2) the host would supply soft drinks, chips and hot dogs. Everyone else would bring alcohol they were drinking for the night. The last hand would be called at 11 p.m.

3) Because I had an infant son, I wasn't going to host the game every month, we had to rotate to a new venue and everyone would have to take a turn. (Luke was just 7 or 8 months old at the time and his mom went shopping the night of the first game. Luke sat at our card table in his high chair munching on corn chips and asking for his own cards, so we dealt him the jokers).

One of the guys who came to that first game was a fellow I'd never seen before, Larry Miller, a.k.a. "the Big Dog." He was the bureau chief in Williamsburg, about 24 miles up Interstate 64. He, too, was new to the paper. Because he had the longest commute, he was the last of the original seven of us to host a game.



Miller's turn to host the month game came on January 8th, 1985, which coincided with what would have been Presley's 50th birthday. (Presley died in 1977 at the age of 42). The Big Dog called me a few days before the game and asked if I had any Elvis records. I thought this an odd question. He knew I was a music nerd, but Presley was not in heavy rotation on my turn table. At our regular game we usually played the played classic rock, Stax/Volt R & B or British invasion bands. I had a few Elvis greatest hits packages and his Memphis album, but not much else. I didn't know what to make of the request until he told me of his "concept" for the evening card games.
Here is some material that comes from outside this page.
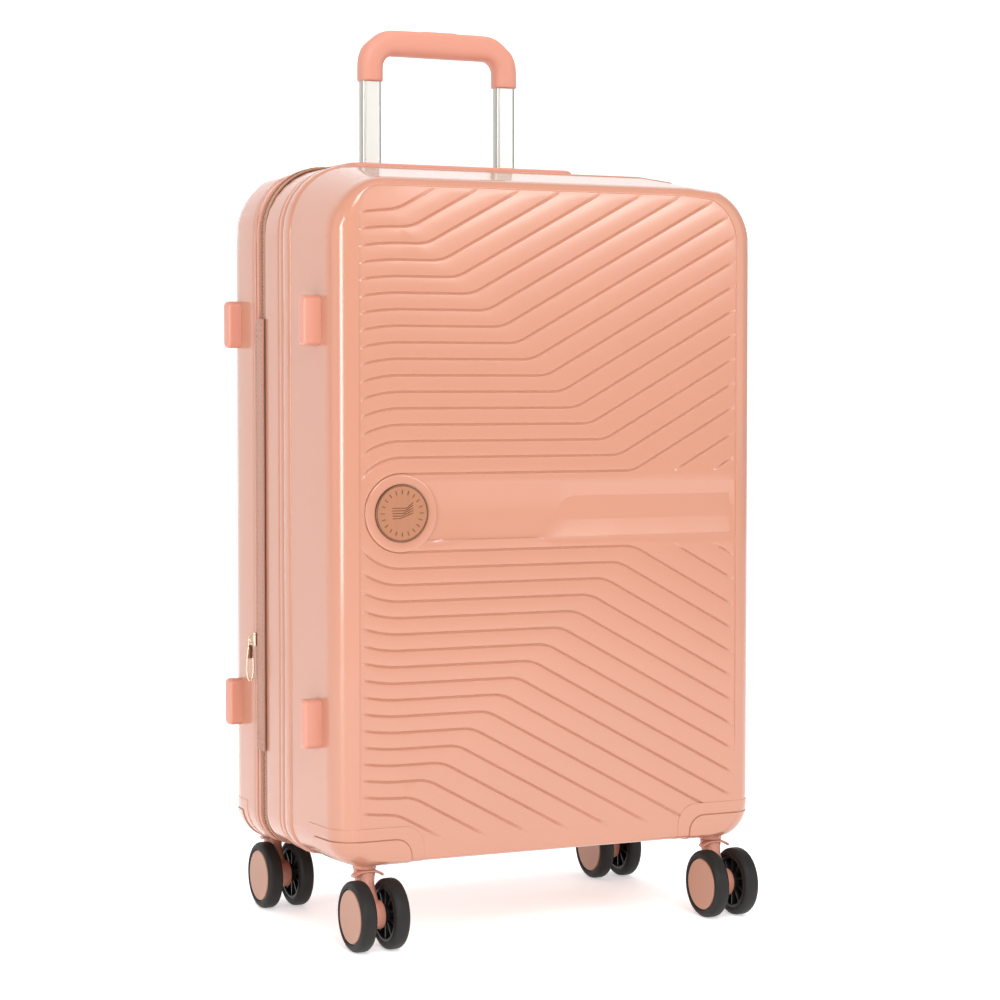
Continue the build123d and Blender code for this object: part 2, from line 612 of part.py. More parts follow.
def make_fork(x, depth):
    """A swivel fork: a round head on the kingpin and one leg between the wheels."""
    axle_y = depth - TRAIL
    head = rod(x, depth, FORK_HEAD_LOW, FORK_TOP, FORK_HEAD_RADIUS)
    boss = cross_rod(x - FORK_LEG_HALF_WIDTH, x + FORK_LEG_HALF_WIDTH, axle_y, WHEEL_RADIUS, FORK_BOSS_RADIUS)
    plane = Plane(origin=(x - FORK_LEG_HALF_WIDTH, 0, 0), x_dir=(0, 1, 0), z_dir=(1, 0, 0))
    stem = FORK_HEAD_RADIUS - 1
    outline = Polyline((axle_y - 10, WHEEL_RADIUS + 6), (depth - stem, FORK_TOP - 3),
                       (depth + stem, FORK_TOP - 3), (depth + stem, KINGPIN_LOW - 4),
                       (axle_y + 11, WHEEL_RADIUS - 5), close=True)
    leg = extrude(plane * make_face(outline), amount=2 * FORK_LEG_HALF_WIDTH)
    fork = head + boss + leg
    fork -= rod(x, depth, KINGPIN_LOW - 0.5, FORK_TOP + 1, KINGPIN_RADIUS + RUNNING_GAP)
    bore = cross_rod(x - AXLE_HALF_LENGTH, x + AXLE_HALF_LENGTH, axle_y, WHEEL_RADIUS, AXLE_RADIUS + FIXED_FIT)
    return fork - bore


def make_axle(x, depth):
    return cross_rod(x - AXLE_HALF_LENGTH, x + AXLE_HALF_LENGTH, depth - TRAIL, WHEEL_RADIUS, AXLE_RADIUS)


def make_tyre(x, y):
    tyre = cross_rod(x - WHEEL_WIDTH / 2, x + WHEEL_WIDTH / 2, y, WHEEL_RADIUS, WHEEL_RADIUS)
    tyre = fillet(tyre.edges(), TYRE_ROUNDING)
    return tyre - cross_rod(x - WHEEL_WIDTH, x + WHEEL_WIDTH, y, WHEEL_RADIUS, TYRE_INNER)


def make_hub(x, y, facing):
    """A wheel hub: a disc with a raised cap outside and a boss towards the fork."""
    inner_face = x - facing * (WHEEL_WIDTH / 2 + 1.2)
    outer_face = x + facing * (WHEEL_WIDTH / 2)
    rim = cross_rod(x - WHEEL_WIDTH / 2 + 1, x + WHEEL_WIDTH / 2 - 1, y, WHEEL_RADIUS, TYRE_INNER - FIXED_FIT)
    hollow = sorted((x - facing * 1.5, x - facing * WHEEL_WIDTH))
    rim -= cross_rod(*hollow, y, WHEEL_RADIUS, TYRE_INNER - HUB_RIM)
    cap = cross_rod(*sorted((x, outer_face)), y, WHEEL_RADIUS, TYRE_INNER - 1)
    boss = cross_rod(*sorted((inner_face, x)), y, WHEEL_RADIUS, HUB_BOSS_RADIUS)
    bore = sorted((inner_face - facing, x + facing * (AXLE_HALF_LENGTH - WHEEL_OFFSET + RUNNING_GAP)))
    return rim + cap + boss - cross_rod(*bore, y, WHEEL_RADIUS, AXLE_RADIUS + RUNNING_GAP)


def caster_nodes():
    """Fork, axle, tyres and hubs of all four casters."""
    nodes = {}
    for end_name, end in (("front", -1), ("back", 1)):
        for side_name, side in SIDES.items():
            x = side * KINGPIN_X
            depth = end * KINGPIN_DEPTH
            name = f"{end_name}_{side_name}"
            nodes[f"{name}_fork"] = make_fork(x, depth)
            nodes[f"{name}_axle"] = make_axle(x, depth)
            for place, facing in (("outer", side), ("inner", -side)):
                wheel_x = x + facing * WHEEL_OFFSET
                nodes[f"{name}_{place}_tyre"] = make_tyre(wheel_x, depth - TRAIL)
                nodes[f"{name}_{place}_hub"] = make_hub(wheel_x, depth - TRAIL, facing)
    return nodes


def all_nodes():
    """Every piece of the suitcase, by node name."""
    back_solid = back_form(0, BACK_FACE)
    front_solid = front_form(0, FRONT_FACE)
    nodes = {
        "back_shell": make_back_shell(),
        "back_lining": make_back_lining(),
        "packing_straps": make_packing_straps(),
        "expander_zip": make_expander_zip(),
        "trolley_bezel": make_trolley_bezel(),
        "trolley_guide_tubes": group(tube_pair(GUIDE_TUBE, GUIDE_LOW, GUIDE_HIGH)),
        "trolley_foot_bracket": make_foot_bracket(),
        "back_side_feet": make_feet(FOOT_DEPTH, back_solid),
        "side_handle_cup": make_side_cup(),
        "back_caster_housings": make_housings(False, back_solid),
        "back_kingpins": make_kingpins(False),
        "mid_frame": make_mid_frame(),
        "expander_gusset": make_gusset(),
        "back_zip_tape": band(ZIP_MIDDLE + 0.05, FRAME_START - 0.05, TAPE_RECESS, TAPE_THICKNESS),
        "hinge_panel": make_hinge_panel(),
        "front_shell": make_front_shell(),
        "front_lining": make_front_lining(),
        "lid_pocket": make_lid_pocket(),
        "front_zip_tape": band(SKIRT_END + 0.1, ZIP_MIDDLE - 0.05, TAPE_RECESS, TAPE_THICKNESS),
        "front_side_feet": make_feet(-FOOT_DEPTH, front_solid),
        "badge": make_badge(),
        "lock_housing": make_lock_housing(),
        "zip_pullers": make_zip_pullers(),
        "front_caster_housings": make_housings(True, front_solid),
        "front_kingpins": make_kingpins(True),
        "middle_tubes": group(tube_pair(MIDDLE_TUBE, MIDDLE_LOW, BEZEL_TOP - 0.5)),
        "grip_tubes": group(tube_pair(GRIP_TUBE, GRIP_TUBE_LOW, GRIP_LOW + GRIP_POCKET)),
        "grip": make_grip(),
        "grip_button": make_grip_button(),
        "top_carry_handle": make_top_handle(),
        "side_carry_handle": make_side_handle(),
        "expander_pull": make_expander_pull(),
        "lock_release": make_lock_release(),
    }
    for number, height in enumerate(DIAL_HEIGHTS, start=1):
        nodes[f"lock_dial_{number}"] = make_dial(height)
    nodes.update(caster_nodes())
    return nodes


def main():
    os.makedirs("parts", exist_ok=True)
    for name, shape in all_nodes().items():
        export_step(Pos(0, BODY_Y, 0) * shape, f"parts/{name}.step")


if __name__ == "__main__":
    main()
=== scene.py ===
import math
from collections import namedtuple

import bmesh
import bpy
from mathutils import Euler, Matrix, Vector, noise


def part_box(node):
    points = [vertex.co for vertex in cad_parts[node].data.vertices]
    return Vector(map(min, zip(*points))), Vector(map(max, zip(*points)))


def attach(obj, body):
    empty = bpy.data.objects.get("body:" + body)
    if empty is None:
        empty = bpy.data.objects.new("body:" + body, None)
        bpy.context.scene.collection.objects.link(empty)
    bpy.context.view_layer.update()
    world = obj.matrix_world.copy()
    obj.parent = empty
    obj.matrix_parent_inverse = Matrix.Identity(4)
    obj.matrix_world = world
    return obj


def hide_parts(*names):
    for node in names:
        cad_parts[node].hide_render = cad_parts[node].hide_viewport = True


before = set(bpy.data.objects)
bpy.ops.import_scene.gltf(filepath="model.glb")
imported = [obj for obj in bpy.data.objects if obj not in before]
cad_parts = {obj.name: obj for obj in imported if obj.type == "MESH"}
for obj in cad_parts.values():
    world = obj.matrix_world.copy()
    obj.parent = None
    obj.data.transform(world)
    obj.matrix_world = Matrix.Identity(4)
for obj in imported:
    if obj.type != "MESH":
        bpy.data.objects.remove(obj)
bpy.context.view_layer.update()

bl_info = {
    "name": "Spinner suitcase",
    "version": (1, 0, 0),
    "blender": (4, 5, 0),
    "location": "View3D > Sidebar > Suitcase",
    "description": "Builds the shells, bands, handles, casters and linings of a suitcase on its packed frame",
    "category": "Object",
}

MM = 0.001
SIDES = {"left": -1, "right": 1}
ENDS = {"front": -1, "back": 1}

# Places read from the frame
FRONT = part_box("front_shell")[0].y
BACK_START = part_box("back_shell")[0].y
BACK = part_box("back_shell")[1].y
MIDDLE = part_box("back_shell")[1].y - 128 * MM
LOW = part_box("back_shell")[0].z
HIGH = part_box("back_shell")[1].z
BADGE_X = (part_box("badge")[0].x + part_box("badge")[1].x) / 2
BADGE_Z = (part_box("badge")[0].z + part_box("badge")[1].z) / 2

# Case outline: half width and corner radii of the straight walls
HALF_WIDTH = 208 * MM
TOP_RADIUS = 60 * MM
BOTTOM_RADIUS = 30 * MM
WALL = 2.5 * MM
CORNER_STEPS = 12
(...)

To celebrate the King's birthday, The Big Dog told us once we'd arrived at his apartment, we'd have to introduce each game with an "Elvis twist." The game should be based on some reference to a Presley song or film. He had decorated his place with a glaring yellow poster featuring a young, fit (and historically inaccurate) likeness of the King wearing his famous white rhinestone jump suit. It was taped haphazardly to the wall.
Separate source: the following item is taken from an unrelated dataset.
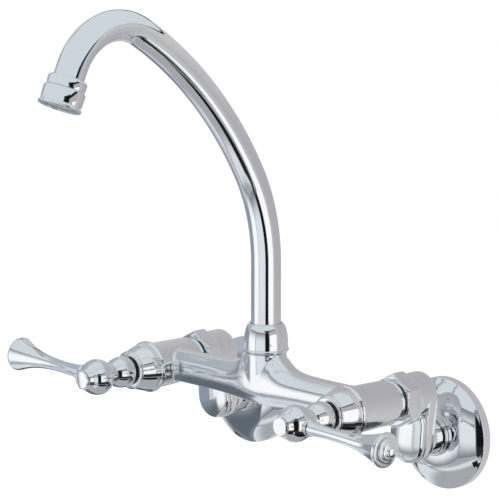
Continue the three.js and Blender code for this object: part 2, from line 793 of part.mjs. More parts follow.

We spend the next four hours inventing card game tributes to Elvis, based loosely on standard on poker hands but with lots of curious twists and wild cards. We could be as creative as we wanted. Miller called the first game: "Blue Suede Twos". It was a slight variation of five-card stud with deuces wild with a new name. After that, the games got more complex and humorous and ornate as the night grew long and the liquor rolled into us.
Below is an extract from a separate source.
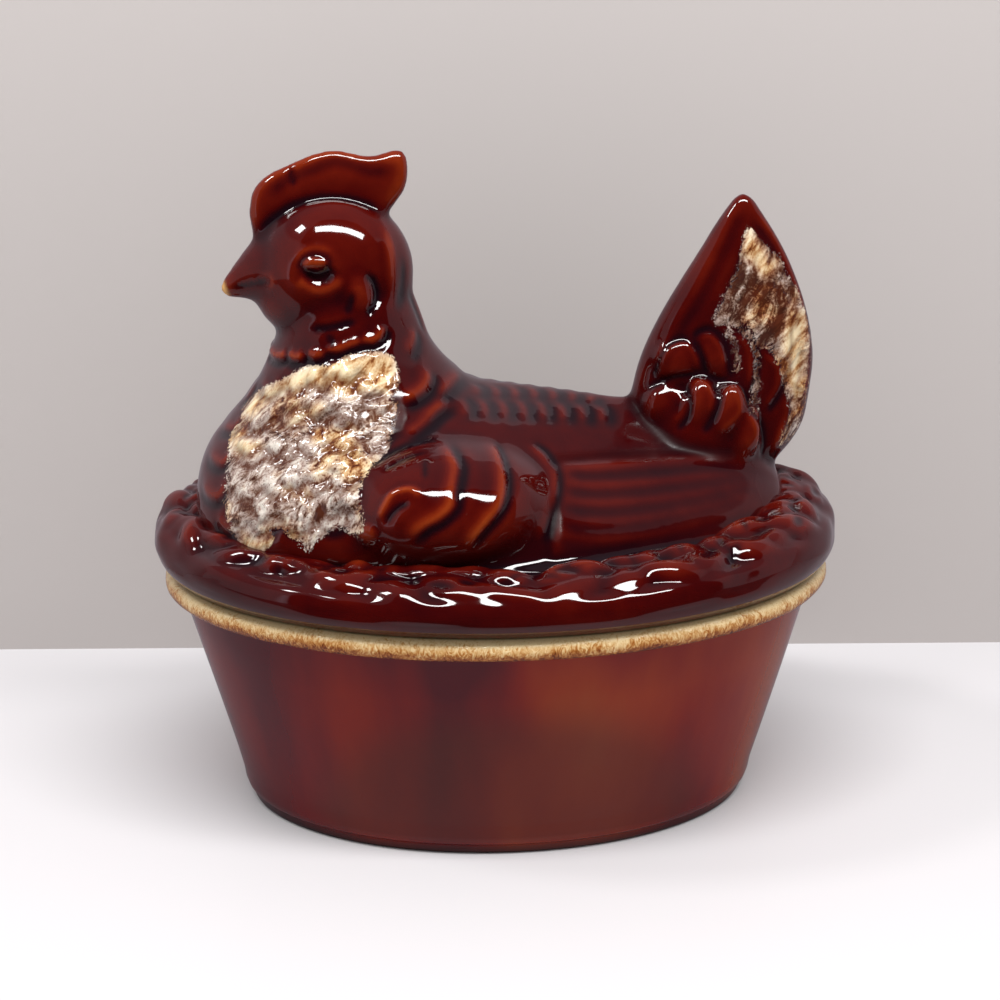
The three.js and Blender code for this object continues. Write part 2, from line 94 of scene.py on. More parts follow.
def sight(x, y):
    """Direction from the camera through a pixel of the 1000 pixel picture."""
    scale = sensor / view_lens / picture
    across, down = (x - picture / 2) * scale, (y - picture / 2) * scale
    return (-back + right * across - above * down).normalized()


def beside(x, y, out):
    """The place seen through a pixel, that far in front of the hen's middle plane."""
    ray = sight(x, y)
    return eye_point + ray * ((-out - eye_point.y) / ray.y)


# %% [markdown]
# Small helpers. A form is a bmesh in millimetres. Its vertices are moved all together as a
# numpy array, which reads like a formula for the shape. Tables of sections are read with
# smooth curves between their rows, as a modeller's spline would be.

# %% Helpers for forms
def corners(form):
    return np.array([v.co for v in form.verts])


def placed(form, *columns):
    """The form with its vertices moved to new X, Y and Z, given as three arrays."""
    for v, place in zip(form.verts, np.stack(columns, 1)):
        v.co = place
    return form


def curve(table, share, column):
    """Smooth value of one column of a table, at shares of its first column."""
    rows = np.array(table, float)
    x, y = rows[:, 0], rows[:, column]
    slope = np.gradient(y, x)
    at = np.clip(np.searchsorted(x, share) - 1, 0, len(x) - 2)
    step = x[at + 1] - x[at]
    t = np.clip((share - x[at]) / step, 0, 1)
    low, high = 2 * t**3 - 3 * t**2 + 1, 3 * t**2 - 2 * t**3
    bend = (t**3 - 2 * t**2 + t) * step * slope[at] + (t**3 - t**2) * step * slope[at + 1]
    return low * y[at] + high * y[at + 1] + bend


def swell(share, power):
    """1 in the middle and 0 at both ends, full in between as the power grows."""
    return np.clip(1 - np.abs(share) ** power, 0, 1) ** (1 / power)


def smoothstep(low, high, value):
    t = np.clip((value - low) / (high - low), 0, 1)
    return t * t * (3 - 2 * t)


def sphere(around, steps, axis="X"):
    """A unit sphere with its poles on an axis."""
    form = bmesh.new()
    bmesh.ops.create_uvsphere(form, u_segments=around, v_segments=steps, radius=1)
    if axis == "X":
        turn = Matrix.Rotation(math.pi / 2, 3, "Y")
        bmesh.ops.rotate(form, verts=form.verts, cent=(0, 0, 0), matrix=turn)
    return form


def pebble(at, radii, forward=(1, 0, 0), outward=(0, 0, 1), around=32, steps=20):
    """An ellipsoid with its own axes: a short feather, an eye, a part of the head."""
    form = sphere(around, steps)
    x = Vector(forward).normalized()
    y = Vector(outward).cross(x).normalized()
    z = x.cross(y)
    axes = Matrix((x * radii[0], y * radii[1], z * radii[2])).transposed()
    bmesh.ops.transform(form, matrix=Matrix.Translation(at) @ axes.to_4x4(), verts=form.verts)
    return form


def linked(name, data):
    """A new object in the scene."""
    thing = bpy.data.objects.new(name, data)
    bpy.context.scene.collection.objects.link(thing)
    return thing


def joined(name, forms):
    """One mesh object, in millimetres, out of several closed forms."""
    whole = bmesh.new()
    for form in forms:
        part = bpy.data.meshes.new("part")
        form.to_mesh(part)
        whole.from_mesh(part)
        bpy.data.meshes.remove(part)
        form.free()
    mesh = bpy.data.meshes.new(name)
    whole.to_mesh(mesh)
    whole.free()
    return linked(name, mesh)


def applied(piece):
    """The piece with its modifiers made into its mesh."""
    seen = piece.evaluated_get(bpy.context.evaluated_depsgraph_get())
    mesh = bpy.data.meshes.new_from_object(seen)
    piece.modifiers.clear()
    old = piece.data
    piece.data = mesh
    bpy.data.meshes.remove(old)
    return piece


def remeshed(piece, size):
    """The forms of a piece as one skin of small squares, like clay pressed together."""
    skin = piece.modifiers.new("skin", "REMESH")
    skin.mode = "VOXEL"
    skin.voxel_size = size
    skin.adaptivity = 0
    return applied(piece)


# %% [markdown]
# A skin is a mesh seen as arrays: places, normals and edges. Smoothing, carving and raising
# are then one line each, quick enough for a hundred thousand points, where a modifier stack
# for every groove would be slow and hard to read.

# %% Helpers for skins
def read(data, name, width, kind=float):
    """One property of all vertices, normals or edges, as the rows of an array."""
    flat = np.empty(len(data) * width, kind)
    data.foreach_get(name, flat)
    return flat.reshape(-1, width)


def read_places(mesh):
    return read(mesh.vertices, "co", 3)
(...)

The more we drank, the wilder and more hilarious the games became. Miller introduced to another game later on called "7-27 Heartbreak." It was a derivation of a game we played called "7-27." In this game, each player is dealt two cards and has to decide if he is going for the low half of the pot (the player closest to 7) or the high half of the pot (the one closest to 27). In the new, improved "Heartbreak" version, a player couldn't fold until he had a count of at 42 in his hand because, as the Big Dog told us, "that was the age Elvis folded his hand too."

Anytime we play with a widow hand (which is frequent) the widow's cards are placed in the middle of the table and become the final hand played by "the widow Priscella." Whoever "wins" the pot still must beat the widow Priscella's hand. When the widow hand beats the best hand showing, we play again for the pot, which has grown substantially. This happens far more frequently than gaming odds suggest it should and whenever it does, there is a great uproar of huzzahs and shouts of joy because the widow hand has "cobbed" some poor dude's ass and the "winner" has quite suddenly turned into a loser.

We had so much fun playing these silly Elvis card games that when Elvis's birthday came around in 1987, we did it all again. Then again in 1988 and after that, it took on a life of its own. The Big Dog, the who started it the game, ironically was the first among us to leave the paper. He took a better job running a small daily near Pittsburgh. But the January after he left, we all met in Atlantic City for a weekend of cards and drinking and carousing and there after, we continued to meet close to his birthday in January for about five years.

In 1996, we decided to hold the 10th anniversary in Las Vegas (Elvis's "second home" because he performed there so often). That was the first time it moved from Atlantic City. A huge snow storm came up the East Coast that day (the Philly area had 36 inches weekend) and two of the guys couldn't make it because their flights were canceled.

After that, we moved it to later in the spring and have been flying to different locations. New Orleans, Charleston, Savannah, St. Louis, Atlantic City again once or twice and about 4 or 5 years ago, we tried Austin. This year -- on March 18th -- we will be in Atlantic City for our 25th game.

As you might expect, all eight members of The Dead Elvis Society have become big fans of The King. You could listen to his music all night long and not get tired of it. I should know. I've already tried that 24 times.